● Exercise prompt
Quote every line as given.

● Collected material
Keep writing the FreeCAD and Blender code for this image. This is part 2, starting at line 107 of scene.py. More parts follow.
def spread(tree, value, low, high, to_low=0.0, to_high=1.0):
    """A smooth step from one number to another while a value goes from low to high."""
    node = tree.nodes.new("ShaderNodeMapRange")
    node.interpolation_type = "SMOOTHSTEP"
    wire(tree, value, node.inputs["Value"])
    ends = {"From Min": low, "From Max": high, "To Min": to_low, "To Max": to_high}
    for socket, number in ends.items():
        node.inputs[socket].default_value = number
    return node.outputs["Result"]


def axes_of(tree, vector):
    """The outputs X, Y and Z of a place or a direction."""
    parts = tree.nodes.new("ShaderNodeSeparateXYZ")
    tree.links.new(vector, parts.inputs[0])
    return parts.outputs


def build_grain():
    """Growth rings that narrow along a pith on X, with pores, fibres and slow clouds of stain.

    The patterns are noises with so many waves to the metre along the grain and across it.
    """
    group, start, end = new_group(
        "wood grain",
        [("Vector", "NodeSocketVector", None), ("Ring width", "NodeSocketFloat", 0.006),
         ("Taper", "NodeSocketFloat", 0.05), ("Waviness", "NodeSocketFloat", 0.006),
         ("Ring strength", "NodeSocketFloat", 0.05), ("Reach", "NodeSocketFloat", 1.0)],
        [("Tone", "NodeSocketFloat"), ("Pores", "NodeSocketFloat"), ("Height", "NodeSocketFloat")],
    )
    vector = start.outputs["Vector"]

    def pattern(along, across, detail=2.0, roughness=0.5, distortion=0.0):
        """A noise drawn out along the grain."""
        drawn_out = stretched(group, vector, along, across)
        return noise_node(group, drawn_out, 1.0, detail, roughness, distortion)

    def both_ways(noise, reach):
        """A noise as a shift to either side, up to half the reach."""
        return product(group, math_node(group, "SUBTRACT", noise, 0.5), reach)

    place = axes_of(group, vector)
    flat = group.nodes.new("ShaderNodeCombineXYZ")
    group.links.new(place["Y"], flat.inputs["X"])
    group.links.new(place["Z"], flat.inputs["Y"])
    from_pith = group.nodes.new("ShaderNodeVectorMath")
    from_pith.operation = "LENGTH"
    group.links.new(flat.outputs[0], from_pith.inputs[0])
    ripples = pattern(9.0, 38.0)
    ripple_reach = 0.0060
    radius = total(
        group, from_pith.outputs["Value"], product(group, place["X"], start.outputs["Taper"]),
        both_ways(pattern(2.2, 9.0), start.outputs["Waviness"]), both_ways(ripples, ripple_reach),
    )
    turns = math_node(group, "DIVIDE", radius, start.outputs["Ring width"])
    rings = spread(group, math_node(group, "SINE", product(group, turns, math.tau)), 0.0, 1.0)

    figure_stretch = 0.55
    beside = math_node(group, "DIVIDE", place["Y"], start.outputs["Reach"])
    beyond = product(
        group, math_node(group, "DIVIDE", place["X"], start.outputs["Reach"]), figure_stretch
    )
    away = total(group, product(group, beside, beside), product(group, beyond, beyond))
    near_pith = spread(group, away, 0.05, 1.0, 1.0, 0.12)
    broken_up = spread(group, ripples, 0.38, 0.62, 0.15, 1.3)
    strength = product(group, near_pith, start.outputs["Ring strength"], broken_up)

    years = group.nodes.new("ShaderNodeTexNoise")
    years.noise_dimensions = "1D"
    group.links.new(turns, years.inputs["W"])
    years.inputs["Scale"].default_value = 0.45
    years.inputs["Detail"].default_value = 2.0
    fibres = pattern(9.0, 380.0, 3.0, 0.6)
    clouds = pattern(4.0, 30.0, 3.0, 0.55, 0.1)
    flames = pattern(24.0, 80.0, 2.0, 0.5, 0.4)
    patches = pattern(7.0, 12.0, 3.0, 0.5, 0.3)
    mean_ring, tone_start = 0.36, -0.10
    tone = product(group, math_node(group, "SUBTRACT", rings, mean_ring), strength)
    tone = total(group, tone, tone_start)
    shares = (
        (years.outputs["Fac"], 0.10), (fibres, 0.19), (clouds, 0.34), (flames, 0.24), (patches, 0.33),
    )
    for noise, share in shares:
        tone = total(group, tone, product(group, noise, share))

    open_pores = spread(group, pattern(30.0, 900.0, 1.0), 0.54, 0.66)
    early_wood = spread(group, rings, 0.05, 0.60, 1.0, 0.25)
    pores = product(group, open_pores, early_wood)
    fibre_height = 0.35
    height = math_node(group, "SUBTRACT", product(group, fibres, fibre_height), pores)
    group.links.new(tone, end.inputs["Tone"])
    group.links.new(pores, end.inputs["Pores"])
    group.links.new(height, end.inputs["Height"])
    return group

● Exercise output
Keep writing the FreeCAD and Blender code for this image. This is part 2, starting at line 107 of scene.py. More parts follow.
def spread(tree, value, low, high, to_low=0.0, to_high=1.0):
    """A smooth step from one number to another while a value goes from low to high."""
    node = tree.nodes.new("ShaderNodeMapRange")
    node.interpolation_type = "SMOOTHSTEP"
    wire(tree, value, node.inputs["Value"])
    ends = {"From Min": low, "From Max": high, "To Min": to_low, "To Max": to_high}
    for socket, number in ends.items():
        node.inputs[socket].default_value = number
    return node.outputs["Result"]


def axes_of(tree, vector):
    """The outputs X, Y and Z of a place or a direction."""
    parts = tree.nodes.new("ShaderNodeSeparateXYZ")
    tree.links.new(vector, parts.inputs[0])
    return parts.outputs


def build_grain():
    """Growth rings that narrow along a pith on X, with pores, fibres and slow clouds of stain.

    The patterns are noises with so many waves to the metre along the grain and across it.
    """
    group, start, end = new_group(
        "wood grain",
        [("Vector", "NodeSocketVector", None), ("Ring width", "NodeSocketFloat", 0.006),
         ("Taper", "NodeSocketFloat", 0.05), ("Waviness", "NodeSocketFloat", 0.006),
         ("Ring strength", "NodeSocketFloat", 0.05), ("Reach", "NodeSocketFloat", 1.0)],
        [("Tone", "NodeSocketFloat"), ("Pores", "NodeSocketFloat"), ("Height", "NodeSocketFloat")],
    )
    vector = start.outputs["Vector"]

    def pattern(along, across, detail=2.0, roughness=0.5, distortion=0.0):
        """A noise drawn out along the grain."""
        drawn_out = stretched(group, vector, along, across)
        return noise_node(group, drawn_out, 1.0, detail, roughness, distortion)

    def both_ways(noise, reach):
        """A noise as a shift to either side, up to half the reach."""
        return product(group, math_node(group, "SUBTRACT", noise, 0.5), reach)

    place = axes_of(group, vector)
    flat = group.nodes.new("ShaderNodeCombineXYZ")
    group.links.new(place["Y"], flat.inputs["X"])
    group.links.new(place["Z"], flat.inputs["Y"])
    from_pith = group.nodes.new("ShaderNodeVectorMath")
    from_pith.operation = "LENGTH"
    group.links.new(flat.outputs[0], from_pith.inputs[0])
    ripples = pattern(9.0, 38.0)
    ripple_reach = 0.0060
    radius = total(
        group, from_pith.outputs["Value"], product(group, place["X"], start.outputs["Taper"]),
        both_ways(pattern(2.2, 9.0), start.outputs["Waviness"]), both_ways(ripples, ripple_reach),
    )
    turns = math_node(group, "DIVIDE", radius, start.outputs["Ring width"])
    rings = spread(group, math_node(group, "SINE", product(group, turns, math.tau)), 0.0, 1.0)

    figure_stretch = 0.55
    beside = math_node(group, "DIVIDE", place["Y"], start.outputs["Reach"])
    beyond = product(
        group, math_node(group, "DIVIDE", place["X"], start.outputs["Reach"]), figure_stretch
    )
    away = total(group, product(group, beside, beside), product(group, beyond, beyond))
    near_pith = spread(group, away, 0.05, 1.0, 1.0, 0.12)
    broken_up = spread(group, ripples, 0.38, 0.62, 0.15, 1.3)
    strength = product(group, near_pith, start.outputs["Ring strength"], broken_up)

    years = group.nodes.new("ShaderNodeTexNoise")
    years.noise_dimensions = "1D"
    group.links.new(turns, years.inputs["W"])
    years.inputs["Scale"].default_value = 0.45
    years.inputs["Detail"].default_value = 2.0
    fibres = pattern(9.0, 380.0, 3.0, 0.6)
    clouds = pattern(4.0, 30.0, 3.0, 0.55, 0.1)
    flames = pattern(24.0, 80.0, 2.0, 0.5, 0.4)
    patches = pattern(7.0, 12.0, 3.0, 0.5, 0.3)
    mean_ring, tone_start = 0.36, -0.10
    tone = product(group, math_node(group, "SUBTRACT", rings, mean_ring), strength)
    tone = total(group, tone, tone_start)
    shares = (
        (years.outputs["Fac"], 0.10), (fibres, 0.19), (clouds, 0.34), (flames, 0.24), (patches, 0.33),
    )
    for noise, share in shares:
        tone = total(group, tone, product(group, noise, share))

    open_pores = spread(group, pattern(30.0, 900.0, 1.0), 0.54, 0.66)
    early_wood = spread(group, rings, 0.05, 0.60, 1.0, 0.25)
    pores = product(group, open_pores, early_wood)
    fibre_height = 0.35
    height = math_node(group, "SUBTRACT", product(group, fibres, fibre_height), pores)
    group.links.new(tone, end.inputs["Tone"])
    group.links.new(pores, end.inputs["Pores"])
    group.links.new(height, end.inputs["Height"])
    return group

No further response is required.